Maddi bir beden aldığımızdan dolayı, dış dünyayla ilgili bilgi toplamak ve konu ile ilgili eğitim almak şarttır. Fakat buradaki önemli nokta: maddi eğitimin bir yere kadar devam etmesi gerekliliği ve maddi bilginin içine fazla girilmemesidir. Çünkü maddi dünyanın içine ne kadar fazla girersek, o ölçüde de kendi gerçek özümüzden uzaklaşırız. Oysa ben (ruh) dışarıda değil, tam zıt yönde, yani içeridedir. Ve iç, maddi değil, manevidir. Bu nedenle içe dönmeliyiz, çünkü gerçek bilgi dışarıda değil, içeridedir.

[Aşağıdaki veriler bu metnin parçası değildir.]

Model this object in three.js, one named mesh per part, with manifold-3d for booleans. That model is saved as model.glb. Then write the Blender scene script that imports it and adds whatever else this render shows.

Peki hangi bilgi gerçek bilgidir? Ya da başka bir deyişle, bilginin sonu ne olmalıdır? Bu önemli soruya cevap verelim. Hangi bilgi sizi özünüze, Tanrı'ya yaklaştırıyorsa,, o bilgi, gerçek olan bilgidir. Yani bilgi, sonuçta kişiyi kendisine ve Tanrı'ya yaklaştırmalıdır. Ancak bu tür bir bilgi, gerçek bilgidir. Tam tersi de doğrudur. Sizi özünüzden ve Tanrı'dan uzaklaştıran bilgi gerçek bilgi değildir. Buna ek olarak, şunu da biliniz ki, teorik bilgi tek başına yeterli değildir. Bunun yansıra pratik bilgi almak da şarttır. Çünkü teorik bilgi (felsefe) ya da pratik bilgi (tecrübe) tek başına yetersizdir. Ancak her ikisinin birlikteliği mükemmelliği oluşturur. Yani sadece kitabi bilgi değil, aynı zamanda pratik bilgi de şarttır.

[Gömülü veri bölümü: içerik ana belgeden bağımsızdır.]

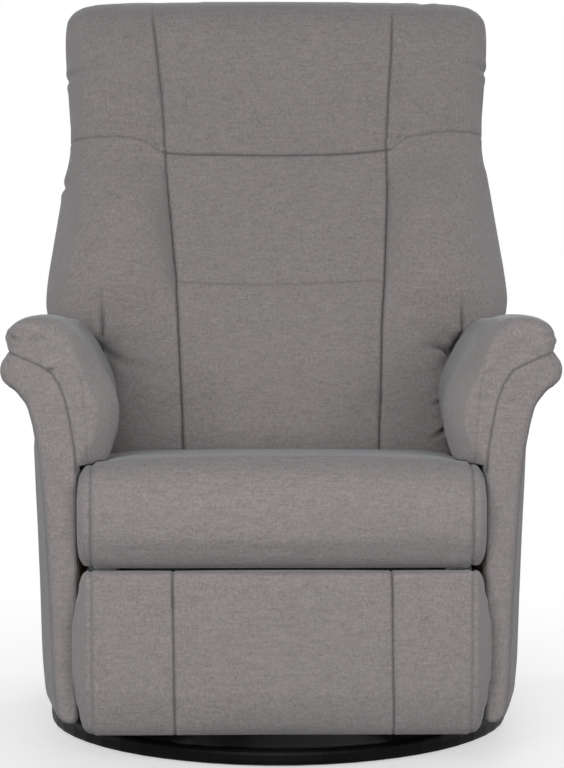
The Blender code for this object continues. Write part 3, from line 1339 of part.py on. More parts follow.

Şimdi bu konuyu farklı bir açıdan ele alalım. İki tür bilgiden bahsetmiştik; dış bilgi ve iç bilgi, yani maddi dünyaya ait bilgi ve manevi/ruhsal dünyaya ait bilgi. Dikkat edersek, bütün eğitim sistemimiz, okullarda ve üniversitelerde hep dış (maddi) dünya ile ilgili bize bilgi vermektedir. Fizik, kimya, matematik, biyoloji, sanat... Tüm bu bilimler, dış dünya, maddi dünya ve madde ile ilgili bilgileri içermektedir. Peki, hangi eğitim ya da öğreti bize ait olduğumuz dünyayla ilgili bilgi verir? Hangi eğitim bizi iç/manevi dünyamızla tanıştırarak, kendimiz, yani ruh (ben) hakkında bilgi verir?. Hangi öğretmen bizi iç dünyamıza götürerek bize kendimizle, gerçek özümüzle ilgili bilgi aktarmaktadır? Kim,
1. Ben nereden geldim?
2. Bu dünyaya geldiğime göre, ne yapmalıyım? Yani benim yaşantımın amacı nedir?
3. Bedenimi terk ettikten sonra nereye gideceğim?

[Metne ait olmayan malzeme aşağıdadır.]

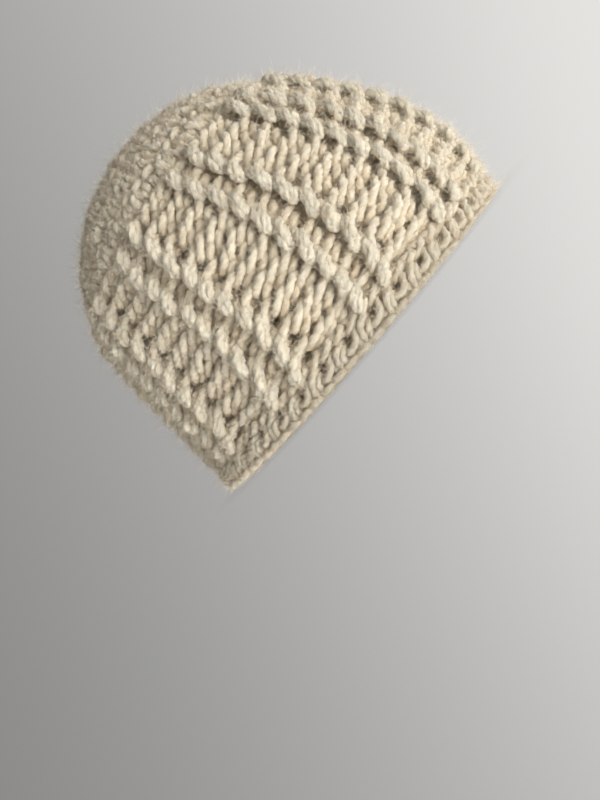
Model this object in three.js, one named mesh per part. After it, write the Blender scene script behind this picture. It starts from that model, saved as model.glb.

gibi soruların cevaplarını bize verecek? Dikkat ederseniz, bize verilen tüm bilgiler, hep maddeyle ilgilidir. Yaşadığımız, içinde bulunduğumuz dış, yani maddi dünya ya da madde hakkında çok şeyler bilmemize rağmen, maalesef iç dünyamızın zenginliğinden tamamen habersiziz. Dış bilgi olarak çok zenginken, iç bilgi olarak yoksunuz. Bu durum bizi tamamen şaşkınlığa sürüklemektedir. Hâlbuki biz içiz, dış değil. Bu nedenle kendi gerçek özümüzü bulmak, sonsuzluğun [sonsuz varoluş (sat), sonsuz bilgi (chit) ve sonsuz mutluluk (ananda)] kapısını açmak için gerçek bilginin peşinde olmalıyız. Doğru bir eğitmen eşliğinde alınan eğitim ve öğrenilen gerçek bilgi bizi kendimiz ile tanıştıracak ve maneviyatın kapısını aralayacaktır.